Given that publishing stories tend to be on the boring side, and industry attempts at humor evoke more douchechills than laughs (examples here and here), I wanted to reach out to Scott to see how he managed to pull off his hilarious video. He replied with far more than I could have hoped—and below explains all sorts of excellent tactics for anyone looking to get their work seen.
Tell us a bit how the idea for the stunt came about. If I understand correctly, it was after you were feeling self-conscious reading a regular book on the subway?
I’ve always enjoyed playing subtle, clever pranks on my fellow New Yorkers—I’ve produced many videos in that vein over the years, lots of hidden camera stunts on the streets. The seed for this idea in particular was planted a few years ago when I was reading “How to Be Black” by Baratunde Thurston. It’s a provocative title and the design was very bold—white lettering against black background. I remember reading it on the subway and thinking how strange it must appear to others to see me (a very white guy) reading this book. Usually I’m the one silently judging my fellow straphangers on their choice of reading material—it was strange being on the other side of it. But I wanted to exploit that feeling and see if I could get an even bigger rise out of others, so the idea coalesced to print a bunch of fake, outrageous book covers and “go fishing,” so to speak.
Besides being funny (which it clearly was), what were you hoping to accomplish here? Did you have scope and scale in mind? Were there goals? Was there one outlet you were hoping to interest in it? How were you expecting it to go?

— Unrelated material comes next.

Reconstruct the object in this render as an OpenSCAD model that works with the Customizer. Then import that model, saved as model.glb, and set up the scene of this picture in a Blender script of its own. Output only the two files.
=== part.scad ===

This video was made as part of a “five-picture deal” I signed with Playboy at the end of 2014, and by “picture” I mean a 2-4 minute YouTube video. I pitched them this book cover concept in April 2015, they approved it, and then…I sat on it. I got busy with other things and put this on the back-burner. Thankfully, they nudged me to finish the deal and asked for the book cover video. The hard part was actually getting the covers printed. Once I cleared that hurdle I was off to the races.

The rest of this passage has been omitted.